Auparavant, le Gouverneur de la Bceao déclarait que des ‘solutions idoines’ devraient être trouvées pour financer les Pme. D’après Philippe Henry Dacoury-Tabley, les difficultés d’accès au financement pour ces entreprises sont liées à l’insuffisance des informations sur les Pme au niveau des banques, au niveau d’endettement, à la faiblesse des garanties, l’insuffisance des systèmes d’encadrement, de fonds propres, etc. Il estime, par ailleurs, qu’il faut mettre en place un système fiscal favorable au financement des petites et moyennes entreprises.
Par ailleurs les travaux de l’atelier ont été bouclés hier par une série de recommandations, pour les sous-thèmes ‘Demande de crédit’, ‘Coût du crédit’, ‘Offre de crédit’, et ‘Environnement juridique et judiciaire’, ayant fait l’objet de réflexion dans les sous-commissions. Relativement à la Demande de crédit, 45 recommandations axées principalement sur la disponibilité et la fiabilité des informations, et les garanties, ont été formulées.
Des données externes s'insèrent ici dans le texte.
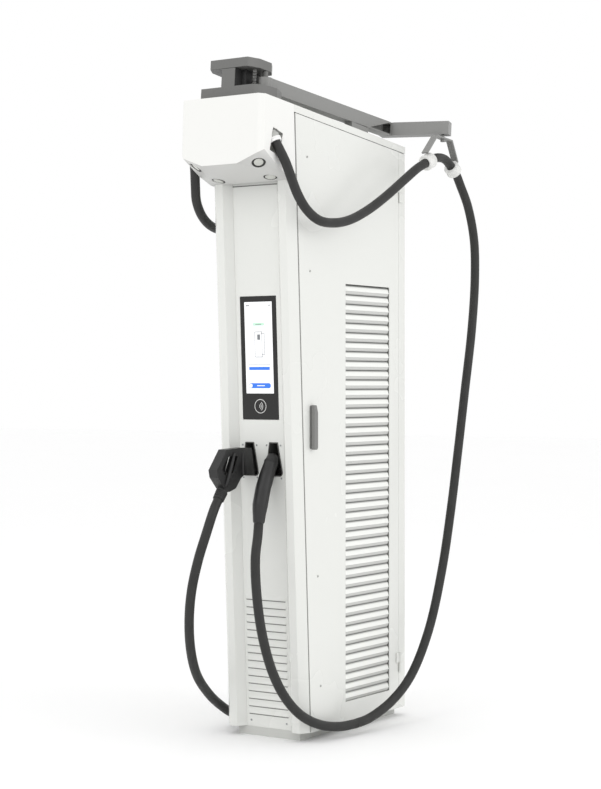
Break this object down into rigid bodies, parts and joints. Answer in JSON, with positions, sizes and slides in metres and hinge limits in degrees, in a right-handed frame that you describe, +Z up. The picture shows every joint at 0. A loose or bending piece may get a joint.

Sur la question liée à la demande de crédit, les 12 recommandations visent à corriger l’insuffisance de la mobilisation des ressources longues, l’environnement financier peu favorable, notamment. Les garanties, étant une des préoccupations des entreprises de petite taille, il a été proposé un élargissement de la gamme de garanties et un allégement des coûts supportés par l’entrepreneur. Aussi la mise en place d’un Fonds de garantie a-t-il été recommandé. Cependant, le président Wade oppose une fin de non-recevoir pour cette dernière recommandation. Selon lui, il n’est pas question que l’Etat supporte le risque à la place des banques. ‘Je suis contre le Fonds de garantie, à moins que ce soit un système privé’. Toutefois, il est d’avis que les Pme ont besoin d’un appui institutionnel.